The Worldwide Leader has been consistent. It has always claimed that it doesn't influence conference realignment. And it clearly does.

The denials became utterly unbelievable this week when ESPN and Fox executives — speaking off the record — went public in their attempts to influence the Big 12.

According to the Sports Business Journal, "Network executives spoke on the condition of anonymity because they are in the midst of negotiating with the conference."

They are negotiating the league's expansion plans.

Long story short — the Big 12's contracts with ESPN and Fox mandate those outlets up their per-season payments to the league if it adds members.
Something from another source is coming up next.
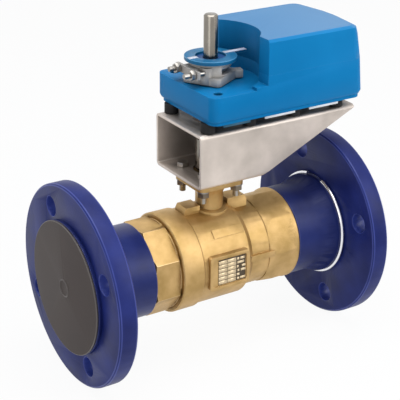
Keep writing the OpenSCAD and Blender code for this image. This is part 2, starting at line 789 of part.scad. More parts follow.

Adding two teams would up the payments about $40 million per year; adding four teams would add $80 million per year through the life of the contract, which expires in 2025.

Because new members would get less than a full share of that money for several years — as was the case when Utah joined the Pac-12 — it would be a bonus to the 10 current Big 12 members, which would split the rest.
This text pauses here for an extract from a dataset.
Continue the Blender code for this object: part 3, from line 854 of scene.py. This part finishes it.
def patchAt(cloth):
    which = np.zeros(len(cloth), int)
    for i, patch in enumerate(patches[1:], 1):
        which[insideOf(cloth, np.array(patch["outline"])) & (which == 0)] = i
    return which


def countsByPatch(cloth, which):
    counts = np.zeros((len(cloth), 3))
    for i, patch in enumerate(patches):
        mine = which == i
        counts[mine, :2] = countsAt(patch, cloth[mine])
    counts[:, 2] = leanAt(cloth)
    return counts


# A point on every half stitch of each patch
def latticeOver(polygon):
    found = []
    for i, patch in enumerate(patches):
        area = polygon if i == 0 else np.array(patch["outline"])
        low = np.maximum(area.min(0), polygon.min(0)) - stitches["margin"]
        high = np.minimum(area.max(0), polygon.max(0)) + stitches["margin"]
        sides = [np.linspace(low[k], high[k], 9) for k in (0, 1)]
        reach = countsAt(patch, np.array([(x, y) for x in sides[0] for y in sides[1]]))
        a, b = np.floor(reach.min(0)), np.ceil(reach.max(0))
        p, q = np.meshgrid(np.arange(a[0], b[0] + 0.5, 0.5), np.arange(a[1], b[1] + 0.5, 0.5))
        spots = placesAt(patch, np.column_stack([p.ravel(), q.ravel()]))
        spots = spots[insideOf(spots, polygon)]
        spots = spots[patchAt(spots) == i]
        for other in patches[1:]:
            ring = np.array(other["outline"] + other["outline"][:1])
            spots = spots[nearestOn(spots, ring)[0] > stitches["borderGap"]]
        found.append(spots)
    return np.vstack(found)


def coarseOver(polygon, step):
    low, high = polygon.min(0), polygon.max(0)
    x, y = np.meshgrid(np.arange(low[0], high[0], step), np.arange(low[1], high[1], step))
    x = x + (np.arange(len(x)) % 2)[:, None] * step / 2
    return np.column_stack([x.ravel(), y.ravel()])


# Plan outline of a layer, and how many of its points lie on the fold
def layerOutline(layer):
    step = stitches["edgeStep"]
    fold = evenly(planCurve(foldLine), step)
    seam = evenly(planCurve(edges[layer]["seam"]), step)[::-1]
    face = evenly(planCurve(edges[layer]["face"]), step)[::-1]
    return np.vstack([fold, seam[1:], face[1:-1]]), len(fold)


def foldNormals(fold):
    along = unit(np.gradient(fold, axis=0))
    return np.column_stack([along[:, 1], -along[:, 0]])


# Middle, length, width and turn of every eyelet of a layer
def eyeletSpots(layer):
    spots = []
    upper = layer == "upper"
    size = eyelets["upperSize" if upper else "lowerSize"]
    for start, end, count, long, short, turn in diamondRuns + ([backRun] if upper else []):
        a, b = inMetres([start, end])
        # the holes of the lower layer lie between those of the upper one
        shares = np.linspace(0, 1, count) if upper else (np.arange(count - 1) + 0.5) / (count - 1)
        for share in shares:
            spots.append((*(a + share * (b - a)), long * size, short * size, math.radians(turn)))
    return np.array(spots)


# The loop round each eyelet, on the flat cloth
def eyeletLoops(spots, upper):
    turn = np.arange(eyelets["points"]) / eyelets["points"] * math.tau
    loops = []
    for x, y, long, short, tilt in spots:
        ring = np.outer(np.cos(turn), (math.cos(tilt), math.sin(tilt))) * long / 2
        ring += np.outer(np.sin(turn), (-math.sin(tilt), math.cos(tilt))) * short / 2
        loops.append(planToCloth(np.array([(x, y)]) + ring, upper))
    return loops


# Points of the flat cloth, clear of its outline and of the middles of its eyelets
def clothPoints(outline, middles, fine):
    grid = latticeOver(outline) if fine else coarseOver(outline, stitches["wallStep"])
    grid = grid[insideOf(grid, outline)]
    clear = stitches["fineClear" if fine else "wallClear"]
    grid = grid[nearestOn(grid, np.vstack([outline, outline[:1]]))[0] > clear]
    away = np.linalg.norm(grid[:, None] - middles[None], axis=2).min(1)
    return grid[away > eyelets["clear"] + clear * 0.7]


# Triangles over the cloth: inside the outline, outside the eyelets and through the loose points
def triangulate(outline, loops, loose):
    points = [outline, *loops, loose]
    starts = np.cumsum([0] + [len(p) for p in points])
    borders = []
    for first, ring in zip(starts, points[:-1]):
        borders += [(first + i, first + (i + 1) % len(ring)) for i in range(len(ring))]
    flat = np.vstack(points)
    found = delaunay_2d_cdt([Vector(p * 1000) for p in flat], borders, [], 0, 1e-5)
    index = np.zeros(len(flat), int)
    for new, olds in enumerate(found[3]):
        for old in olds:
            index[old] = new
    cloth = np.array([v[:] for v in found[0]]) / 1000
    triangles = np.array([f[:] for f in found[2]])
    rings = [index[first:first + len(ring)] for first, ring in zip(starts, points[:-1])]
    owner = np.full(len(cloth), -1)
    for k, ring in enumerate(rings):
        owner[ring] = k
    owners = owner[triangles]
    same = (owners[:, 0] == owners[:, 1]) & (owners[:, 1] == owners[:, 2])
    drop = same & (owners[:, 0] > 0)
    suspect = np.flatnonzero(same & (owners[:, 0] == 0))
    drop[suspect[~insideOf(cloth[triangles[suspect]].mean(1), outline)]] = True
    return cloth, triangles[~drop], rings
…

According to SBJ, ESPN and Fox aren't happy because they don't think there are four teams out there that would be worth another $80 million per year. And they're "negotiating" how the league might expand.

Yes, they have a contract … which they don't want to honor. Yes, it's their right to make their feelings known. And, yes, it's in the Big 12's best interest not to completely tick off ESPN and Fox.
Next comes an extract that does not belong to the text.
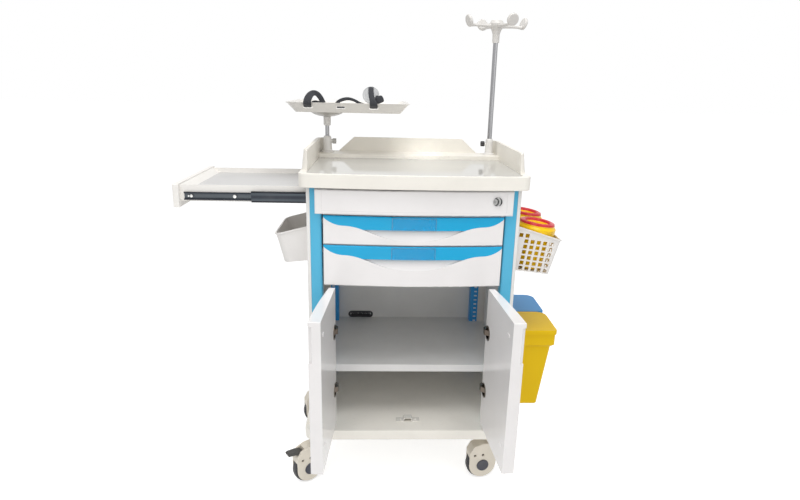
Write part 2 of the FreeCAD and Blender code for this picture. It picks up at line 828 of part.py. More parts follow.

But what's ridiculous is the longstanding, less-than-truthful insistence by ESPN that it just doesn't do this sort of thing.

Remember, ESPN issued this statement in the midst of a lawsuit over Maryland exiting the ACC for Big Ten membership: "As we've said many times, decisions about potential realignment and expansion were made by the individual schools and conferences."

And remember that, back in 2012, the president of Boston College said, "ESPN is the one who told us what to do" in regard to ACC expansion. He later said he spoke "inappropriately and erroneously," but do you believe that?

I certainly don't.

Maybe no one at ESPN or Fox has issued — or is issuing — direct orders to anyone at the ACC, Big Ten or Big 12. But ESPN and Fox are certainly making their wishes known. Making it clear that they would prefer School A to School B. Two schools to four schools? No schools to two schools?

I have no idea exactly what's going on inside the Big 12. Although, I don't know any less than the "experts" who reported that the league was going to table expansion right up until the moment that the Big 12 announced it was going ahead with the process.

Is this a negotiating ploy by ESPN and Fox to limit the expansion to two teams instead of four? Is that good news or bad news for Big 12-hopeful BYU?

Nobody who knows for sure is talking.

But one thing is certain. ESPN can no longer pretend that it's not deeply involved in conference expansion. It can no longer maintain that it didn't influence what happened with the ACC and the Big Ten — that it didn't play a major role in the destruction of the Big East as a big-time college football conference.

What's happening with the Big 12 made all those denials utterly unbelievable.